ラクからもらった呪符の中に、魔法の障壁を張る術はありませんでした。一番効果がありそうだったのが、木の防壁を立てる術だったのです。その気になれば敵がすぐ壊してしまいそうだったので、王子はわざと自分のほうへ敵の注意を惹いていました。じりっと半歩ほど後ずさってみせます。
つられるようにトアは王子のほうへ動き出しました。
「魔法使いにしてはたいした魔力を感じない。新米だな」
と笑いながら近づこうとします。
ところが、木の防壁の向こうからメーレーン姫が声を上げました。
「そのお声! トーマ王子でいらっしゃいますの!?」
トアはまた木の防壁を振り向きました。防壁と言っても完全に通路をふさいでいるわけではありません。壁の両脇には隙間があって、そこから侍女たちの服などものぞいています。
ふん、とトアはまた笑いました。
「ガキより女を殺すほうが面白いな。どれ」
とまた通路の奥へ行こうとします。
その隙に王子はまた呪符の束をめくりました。最初に目についた攻撃の呪符を引き抜いて読み上げます。
すると、それは鋭い剣に変わりました。王子たちが使う剣より細身で長さは倍以上あります。
王子は剣を握って突進しました。こちらを向いているトアの背中を突き刺そうとします。
ところがすぐにトアが振り向きました。馬鹿め、と嘲笑って黒い障壁を張ります。飛んでかわそうとしなかったのは、王子を甘く見ていたからでした。さあ、刺してみろ、と言わんばかりに、障壁の向こうで胸を張ります。
その障壁を王子の剣はすり抜けました。まるで何も存在していないかのようにまっすぐ進んで、防具の上からトアの腹を突き刺します。

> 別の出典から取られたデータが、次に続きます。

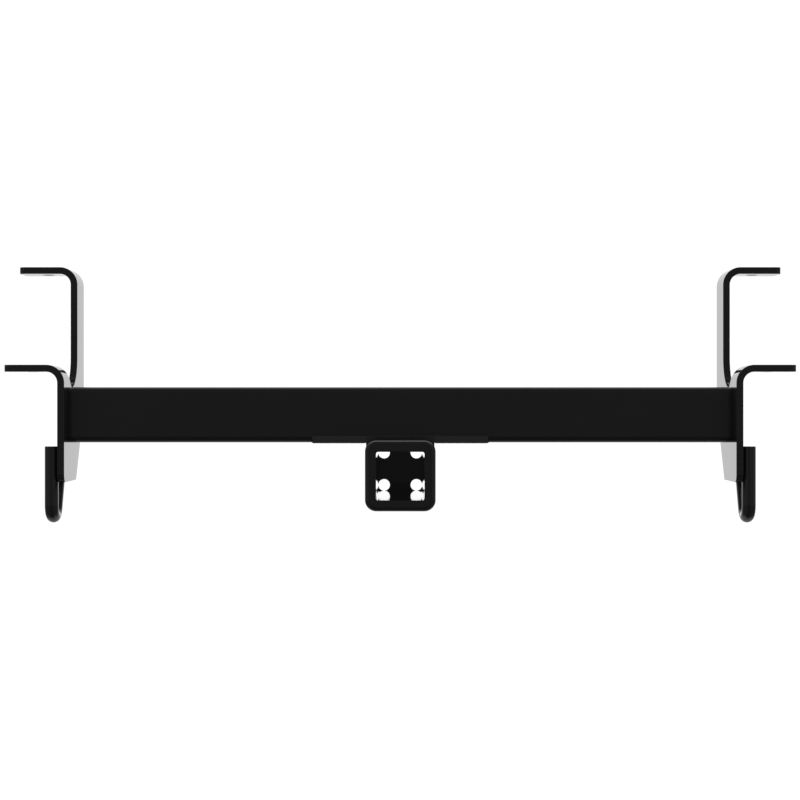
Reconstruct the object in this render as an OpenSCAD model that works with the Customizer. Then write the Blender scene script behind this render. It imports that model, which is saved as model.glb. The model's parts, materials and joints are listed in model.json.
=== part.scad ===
// Front-mount receiver hitch for a vehicle's frame rails.
// Origin at the centre of the receiver's mouth, on the collar's front face.
// +Y runs into the receiver, towards the vehicle; +Z is up; X runs along the cross tube.
// Each welded piece and each weld bead is a solid of its own, face to face with its neighbours.

/* [Receiver] */
// Width and height of the receiver's square opening
socket_w = 52.4; // [51.6:0.2:53.2]
// Outside width and height of the receiver tube
receiver_w = 67.1; // [66.1:0.2:67.1]
// Length of the receiver tube from its mouth to its rear end
receiver_len = 225; // [200:1:230]
// Outside corner radius of the receiver tube
receiver_r = 7.5; // [7:0.1:8]
// Corner radius inside the socket
socket_r = 2.4; // [1:0.2:2.6]
// Diameter of the cross hole for the hitch pin
pin_hole_d = 16.7; // [16.2:0.1:18]
// Distance from the mouth to the pin hole's axis
pin_hole_y = 63.5; // [56:0.5:75]

/* [Collar] */
// Outside width and height of the collar around the mouth
collar_w = 76.8; // [76.8:0.2:80]
// Depth of the collar along the receiver
collar_len = 38.1; // [30:1:44]
// Radius that rounds the collar's front outer edge
collar_edge_r = 4.8; // [2:0.2:4.8]

/* [Back plate] */
// Width and height of the plate that closes the receiver's rear end
back_plate_w = 82; // [80:1:90]
// Thickness of the back plate
back_plate_t = 6.4; // [5:0.2:8]
// Diameter of the back plate's four holes
back_hole_d = 13.8; // [11:0.2:14]
// Centre distance of neighbouring holes in the back plate
back_hole_pitch = 38.6; // [36:0.2:39]

/* [Cross tube] */
// Length of the cross tube between the frame brackets
cross_len = 762.6; // [700:0.2:820]
// Outside width and height of the cross tube
cross_w = 63.5; // [60:0.5:66]
// Wall thickness of the cross tube
cross_wall = 4.8; // [3:0.2:6.4]
// Outside corner radius of the cross tube
cross_r = 7; // [6:0.2:8]
// Distance from the mouth to the cross tube's front face
cross_y = 128; // [124:1:134]

/* [Gusset plate] */
// Thickness of the gusset plate between receiver and cross tube
gusset_t = 7.9; // [6:0.1:9]
// Half of the gusset's width against the cross tube
gusset_half_back = 105; // [90:1:120]
// Half of the gusset's width at its front edge
gusset_half_front = 39; // [36:1:45]
// How far the gusset reaches in front of the cross tube
gusset_reach = 18; // [14:1:22]

/* [Frame brackets] */
// Plate thickness of the two frame brackets
plate_t = 7.94; // [6:0.02:9]
// Inside radius of the bends to the flanges
bend_r = 12.7; // [10:0.1:14]
// Reach of each flange outwards from the plate's inner face
flange_reach = 68.8; // [60:0.2:75]
// Corner radius of the flange tips
flange_tip_r = 6.4; // [3:0.2:9]
// How far the bracket stands in front of the cross tube
bracket_lead = 25; // [20:1:27]
// Depth of the bracket from its front edge to its rear edge
bracket_depth = 137; // [130:1:145]
// Height of the front flange's top face above the receiver's axis
front_flange_z = 122.3; // [118:0.1:130]
// Height of the rear flange's top face above the receiver's axis
rear_flange_z = 239.2; // [200:0.1:260]
// Depth of the front flange
front_flange_depth = 38; // [34:1:40]
// Width of the notch between the front and rear flanges
notch_w = 52; // [48:1:52]
// Radius at the foot of the notch's rear side
notch_rear_r = 36; // [28:1:36]
// Height of the bracket's lowest edge, below the receiver's axis
bracket_drop = 11.4; // [6:0.1:20]
// Height at which the rear edge starts to slope forward
slope_top_z = 72; // [60:1:90]
// How far the sloped rear edge comes forward at the bottom
slope_run = 55; // [40:1:60]
// Diameter of the bolt holes in the flanges
bolt_hole_d = 13.5; // [11:0.1:16]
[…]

トアはすさまじい悲鳴を上げました。闇の魔法では防げない中庸の術を、彼は知らなかったのです。かぎ爪を振り上げて王子へ反撃しようとしますが、王子は長い剣を抑え続けました。トアが前進すれば押されてしまいますが、間に剣があるので距離は縮まりません。
すると、トアはいきなり羽ばたいて後ずさりました。王子が引きずられて倒れ、その拍子に剣を手放してしまいます。
トアは剣を腹から引き抜いて捨てました。いつもなら人間に負わされた傷はすぐ治るのに、この傷は治っていきません。
「よくも……よくもやったな! 死ね、小僧!」
とトアはわめきちらしました。倒れている王子へかぎ爪を振り下ろそうとします。
すると、王子が振り向きざままた呪符を投げました。呪符が投げ矢になってトアの胸を貫きます。
トアはどす黒い血を吐いてばったり倒れました。投げ矢に心臓を貫かれたのです。そのまま息絶えてしまいます。
王子は床から起き上がりました。今さらながら全身が震えてきて、すぐには立ち上がれません。尻餅をついたまま震えながらあえいで、トアの背中から突き出ている投げ矢を眺めます。
それはラクではなくシン・ウェイからもらった呪符でした。とっさに王子が使ったのは、今まで慣れ親しんでいたシン・ウェイの呪符だったのです。
木の防壁の向こうから、またメーレーン姫の声が聞こえてきました。
「トーマ王子! トーマ王子! 大丈夫でいらっしゃいますの!?」
とても心配している声でした。
王子は我に返ると、できるだけいつものような声を出そうとしました。
「もちろん大丈夫だ。敵は倒したよ」
とたんにまた女性たちの声が上がりました。今度は歓声です。
ところが、メーレーン姫だけは必死に言い続けました。
「トーマ王子、ルーピーが大怪我をしました! アマニも倒れて動きませんの! 頭から血が出ていますわ! お願いです、助けてくださいませ!」
そうだった! と王子はやっと本当に我に返りました。こんなところで腰を抜かしている場合ではなかったのです。
「待っていて! 今行くから!」
王子はラクにもらった束の中に治療の呪符を探しながら、木の防壁の向こうに駆け込みました──。